The ghosts of the past and things unsaid linger in cracks and floorboards of the quiet home at the heart of Joachim Trier’s latest, a textured and mature portrait of family, grief, forgiveness and the loneliness of a life in the arts.

5. The Naked Gun

Finally, a great studio comedy and in the most unlikely of packages: A self-consciously shameless reboot/sequel/remake that stands on its own through Akiva Schaffer’s total commitment to absolute silliness. Only Hamnet elicited more tears.

Jake Coyle’s picks

1. One Battle After Another

For a movie that feels so enthrallingly of the moment, Paul Thomas Anderson’s latest is curiously out of time. The echoes of the Black Panther and Weather Underground movements seem to belong to another era. Yet Anderson’s scruffy opus makes its own history and its own resistance. It’s about finding your own grammar of struggle. And it’s also about how unstoppable Teyana Taylor is.

2. No Other Choice

In Park Chan-wook’s masterful, midnight-black comedy, a newly out-of-work man (Lee Byung-hun) decides his best option to get a leg up on similarly qualified job applicants is to kill them, one by one. It’s an ingenious narrative (from Donald E. Westlake’s 1997 novel) that Park extrapolates in increasingly profound ways.

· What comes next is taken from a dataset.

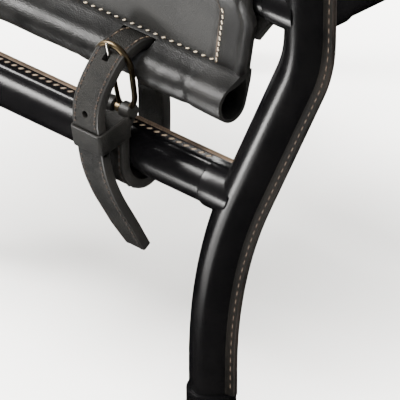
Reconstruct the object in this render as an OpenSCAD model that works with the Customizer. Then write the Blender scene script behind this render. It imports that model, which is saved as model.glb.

3. It Was Just an Accident

Jafar Panahi has made a lot of great films, many of them in extraordinary circumstances. So see his latest not just because it’s an important Iranian film, shot through with pain and fury, and made by one of the most courageous filmmakers on the planet, but because it’s gripping and funny and human.

4. Marty Supreme

The annals of great New York movies have a new one. Josh Safdie’s picaresque ping pong epic, starring Timothée Chalamet as a tireless striver, is the giddiest, most breathless movie of the year.

5. Wake Up Dead Man: A Knives Out Mystery

Underestimate Rian Johnson’s whodunits at your peril. The latest chapter in the endlessly entertaining adventures of Benoit Blanc may be the best of the bunch. And it’s got Josh O’Connor, who put his stamp on the movie year in a handful of standout performances.